The great epidemics occurred at a time when there was little of today's media, no Internet, no television, and for much of this period radio was still a crystal set hobby. The films were silent, and newspapers often dense with small type. Crosby suggests these things are not dead, occasional cases of sleepy sickness are still reported. If there was to be another double whammy set of pandemics in our age of 24 hour news and screaming headlines, it may well lead to social collapse.

Crosby suggests that it may be dim memories of outbreaks of sleepy sickness that led to the tale of the Sleeping Beauty, or Hawthorn's story of Rip Van Winkle. Perhaps also it helped inspire tales of people being taken by the fairies and brought back, somehow changed. The wild, feral nature of some of the childhood victims may well have inspired notions of changelings or those touched by the fairies. Crosby's own grandmother seems to have been one so changed by the disease - capable of carrying on a normal life, but strange and fay.

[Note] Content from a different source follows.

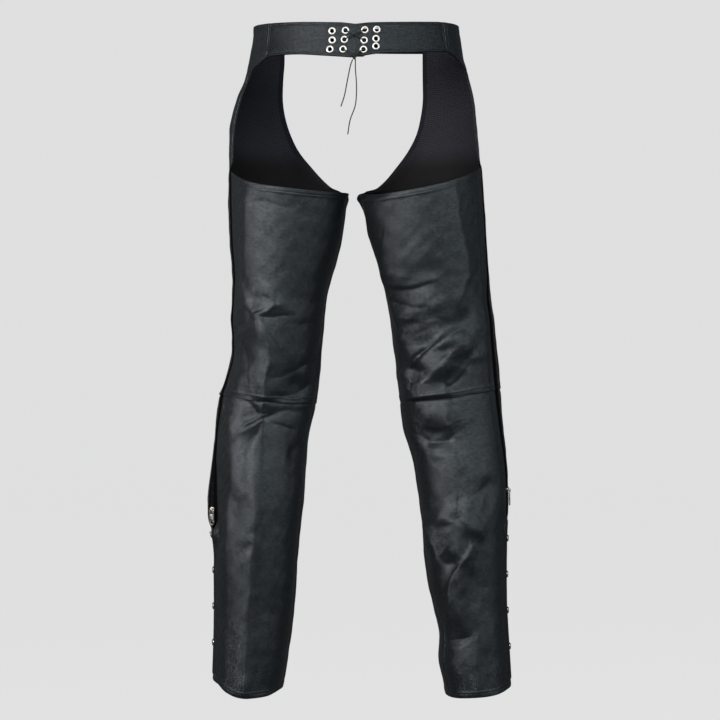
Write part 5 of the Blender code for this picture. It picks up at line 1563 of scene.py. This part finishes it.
@dataclass
class Zip:
    """A leg's zip: woven tape, moulded teeth, and the nickel slider with its hanging pull."""

    side: Side
    looks: Wardrobe
    chain: ChainMachine
    tooth_height: float = 1.0      # middle of the teeth over the tape
    reach: float = 1.25            # the middles of a row of teeth stand this far off the centre
    body_width: float = 9.0
    body_length: float = 11.0
    body_plate: float = 1.6
    pull_width: float = 8.6
    pull_length: float = 25.0
    pull_thick: float = 1.2
    pull_bar: float = 1.5
    window: Pair = (4.2, 5.4)
    hole: float = 1.9
    axis_rise: float = 1.2
    bail_width: float = 2.2
    bail_reach: float = 7.0
    bail_rise: float = 3.4
    bail_wall: float = 1.0
    bail_round: Pair = (1.3, 0.7)       # radius of its corners, outside and inside
    rail_share: float = 0.92       # outline of the slider's rails for its shield
    rail_drop: float = 1.1
    rail_thick: float = 1.0
    pull_corner: float = 0.9
    window_corner: float = 0.6
    soft_edge: float = 0.3         # radius of the rounding on every edge
    shield_edge: float = 0.45
    bare: Pair = (2.0, 1.0)             # tape over and under the chain

    # The shield's flank from its foot up: shares of its half width and half length, and how much
    # higher.
    FLANK = ((0.62, -1.0, 0.0), (0.72, -1.0, 0.8), (0.8, -0.3, 0.0), (1.0, 0.25, 0.0))

    def build(self) -> None:
        """Builds the tape, the teeth, the slider and the pull."""
        node = f"zip_tape_{self.side.value}"
        wall = Wall.of_panel(node)
        flat = Wall(wall.outer[:, [0, 1, -2, -1]], wall.inner[:, [0, 1, -2, -1]])
        tape = CutPiece(node, flat, self.looks.tape, slot="tape", creased=False, rippled=0.0,
                        coarse=4.0, border=2.0)
        tape.build()
        width, length = tape.surface.size
        t = np.linspace(self.bare[0] * MM, length - self.bare[1] * MM, 260)
        middle = tape.surface.at(np.full_like(t, width / 2), t)
        outward = tape.surface.normals(np.full_like(t, width / 2), t)
        along = unit(np.gradient(middle, axis=0))
        across = np.cross(outward, along)
        for number, way in enumerate((-1, 1)):
            line = middle + outward * self.tooth_height * MM + across * way * self.reach * MM
            first = number * self.chain.PITCH / 2 * MM
            run = lengths_along(line)
            shifted = np.clip(run + first, 0, run[-1])
            line = np.stack([np.interp(shifted, run, line[:, k]) for k in range(3)], -1)
            self.chain.set(f"zip_teeth_{self.side.value}_{number + 1}", line, outward)
        self.slider()

    def axes(self) -> tuple[np.ndarray, np.ndarray, np.ndarray, np.ndarray]:
        """The pull's turning axis: a point on it, its direction, outward and up."""
        joint = next(j for j in frame["joints"] if j["name"] == f"zip_pull_{self.side.value}")
        points, _ = welded(f"zip_pull_{self.side.value}")
        pivot = np.array(joint["pos_m"], float)
        across = unit(np.array(joint["axis"], float))
        hang = pivot - points.mean(0)
        up = unit(hang - across * (hang @ across))
        outward = np.cross(across, up)
        away = np.array([self.side.sign, -0.2, 0.0])
        return pivot, across, outward * np.sign(outward @ away), up

    def slider(self) -> None:
        """Builds the slider's body and bail, and the pull."""
        side, nickel = self.side.value, self.looks.nickel
        pivot, across, outward, up = self.axes()

        def place(out: float, x: np.ndarray, y: np.ndarray) -> Matrix:
            """Puts a plate's own X and Y along two directions, so far out from the axis."""
            turn = Matrix([[*row] for row in np.column_stack([x, y, np.cross(x, y)])]).to_4x4()
            return Matrix.Translation(pivot + outward * out * MM) @ turn

        half, tall = self.body_width / 2, self.body_length / 2
        flank = [(half * x, tall * y + more) for x, y, more in self.FLANK]
        other = [(-x, y) for x, y in flank[::-1]]
        shield = other[-1:] + flank + arc((0, tall - half), half, 15, 165, 15) + other[:-1]
        top = -self.axis_rise - self.body_plate / 2
        plates = [plate("body", shield, [], self.body_plate, self.shield_edge,
                        place(top, across, up), nickel)]
        rails = [(x * self.rail_share, y * self.rail_share) for x, y in shield]
        plates.append(plate("rail", rails, [], self.rail_thick, self.soft_edge,
                            place(top - self.rail_drop, across, up), nickel))
        reach, rise = self.bail_reach / 2, self.bail_rise
        inner = reach - self.bail_wall
        far, near = self.bail_round
        strap = ([(-reach, 0)] + arc((-reach + far, rise - far), far, 180, 90, 6)
                 + arc((reach - far, rise - far), far, 90, 0, 6) + [(reach, 0), (inner, 0)]
                 + arc((inner - near, rise - self.bail_wall - near), near, 0, 90, 5)
                 + arc((-inner + near, rise - self.bail_wall - near), near, 90, 180, 5)
                 + [(-inner, 0)])
        plates.append(plate("bail", strap, [], self.bail_width, self.soft_edge,
                            place(-self.axis_rise, up, outward), nickel))
        body = joined(f"zip_slider_{side}_cast", plates)
        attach(body, CHAPS)
        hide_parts(f"zip_slider_{side}")

        half, low = self.pull_width / 2, -(self.pull_length - self.pull_bar / 2)
        wide, deep = self.window[0] / 2, self.window[1]
        sill, corner = -self.pull_bar / 2, self.pull_corner
        outline = (arc((half - corner, self.pull_bar / 2 - corner), corner, 0, 90, 5)
                   + arc((-half + corner, self.pull_bar / 2 - corner), corner, 90, 180, 5)
                   + arc((0, low + half), half, 180, 360, 25))
        window = [(x, y + sill - deep / 2)
                  for x, y in rounded(2 * wide, deep, self.window_corner)]
        hole = arc((0, low + half + 0.2), self.hole, 0, 345, 24)
        tab = plate(f"zip_pull_{side}_tab", outline, [window, hole], self.pull_thick,
                    self.soft_edge, place(0.0, across, up), nickel)
        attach(tab, f"pull_{side}")
        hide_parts(f"zip_pull_{side}")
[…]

I can't help thinking that J. M. Barrie's play Mary Rose, published in 1920, is somehow inspired by early reports of this epidemic, or perhaps it is almost a presentiment of it. Probably also inspired by the folklore surrounding the disappearance of the keepers of the Eilean Mor lighthouse in 1900, as well as traditional fairy lore, the play tells of a young girl who disappears from a Hebredian island, only to come back weeks later, with no memory of what has happened, but somehow changed. She returns as a young mother, only to disappear again, returning unchanged decades later. I remember our primary school teacher reading this tale just at the time that Court of Mystery was introducing me to the Fortean world, and how this story seemed to fit in. -- Peter Rogerson.